U.S. states began adopting laws allowing the GPS monitoring of domestic violence defendants and offenders in the early 2000s. Today, more than 40 states allow the practice, although it is unclear how many jurisdictions have actually put it to use. Many of those that do report positive outcomes. 

Two counties in Tennessee, Shelby and Memphis counties, conducted a GPS monitoring pilot program from 2016 to 2019. During this time period, an average of 400 defendants in domestic violence cases per month were outfitted with monitors as a condition of release. The study found batterers were more likely to be arrested for bond violations as compared with defendants who weren’t being monitored. And survivors who opted to carry GPS devices of their own were less likely to be revictimized. 

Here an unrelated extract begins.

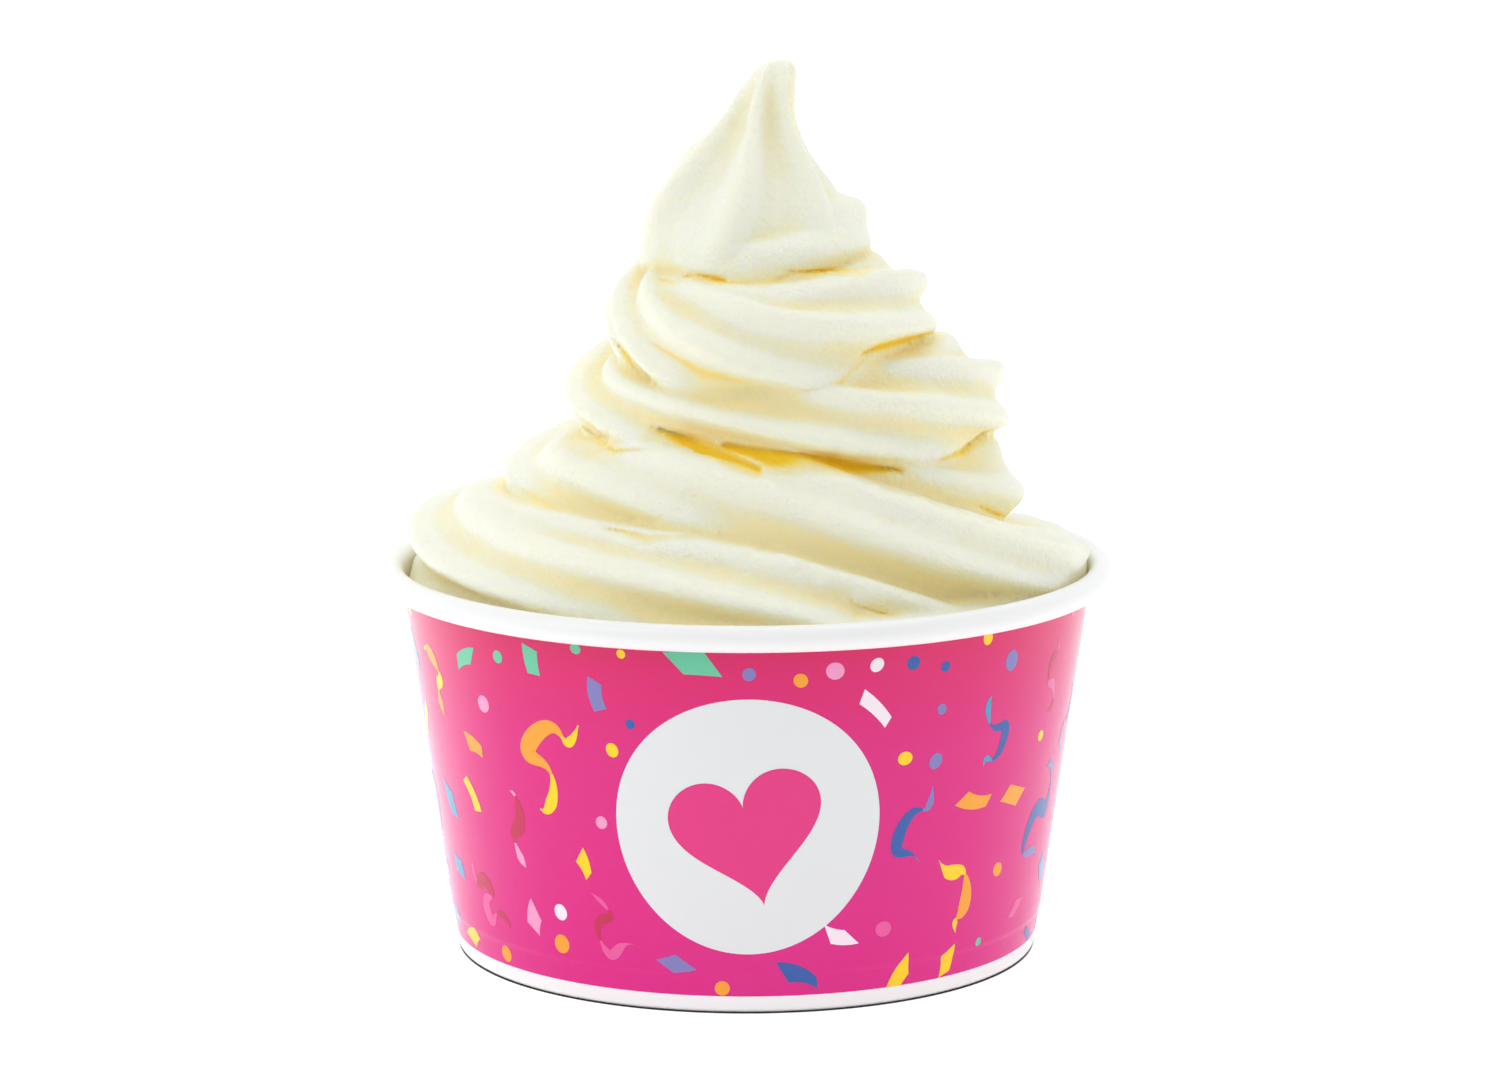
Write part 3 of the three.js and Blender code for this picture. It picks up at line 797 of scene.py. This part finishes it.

Researchers from the University of Illinois at Chicago and Florida State University conducted a study on the efficacy of GPS monitoring. The study included conducting a survey of judges, prosecutors, public defenders, victim advocates, victims and defendants in jurisdictions across the U.S., Washington D.C. and Puerto Rico. Ninety percent of respondents stated they believed GPS monitoring had “a positive impact on defendant supervision.” The same study reported that fewer than seven percent of the monitored population violated the terms of their release by intentionally or unintentionally going to a protected location, like the victim’s residence. 

Drawbacks and Limitations of GPS Monitoring of Abusers

GPS monitoring is not without its faults. Most importantly, the researchers behind the multi-jurisdiction study stated concern that GPS monitoring may give survivors a false sense of security. There was also a fairly high likelihood of device malfunction, resulting in survivor distress and arrest of defendants who hadn’t violated their court order. 

One of the biggest drawbacks, Rosenfeld says, is cost. The National Institute of Justice found that monitoring sex offenders with GPS costs approximately $36 a day per person, while traditional “supervision” is only $27 per day. However, the payoff is fewer arrests and higher parole compliance. For Rosenfeld, the benefits clearly outweigh any price tag. 

“It catches violations of orders of protection which previously had been impossible to catch. Maybe [a survivor] sees her batterer drive by but wasn’t sure, so she doesn’t call police. He’s trying to see how much he can get away with. [With GPS tracking], now it’s not just her word against his.”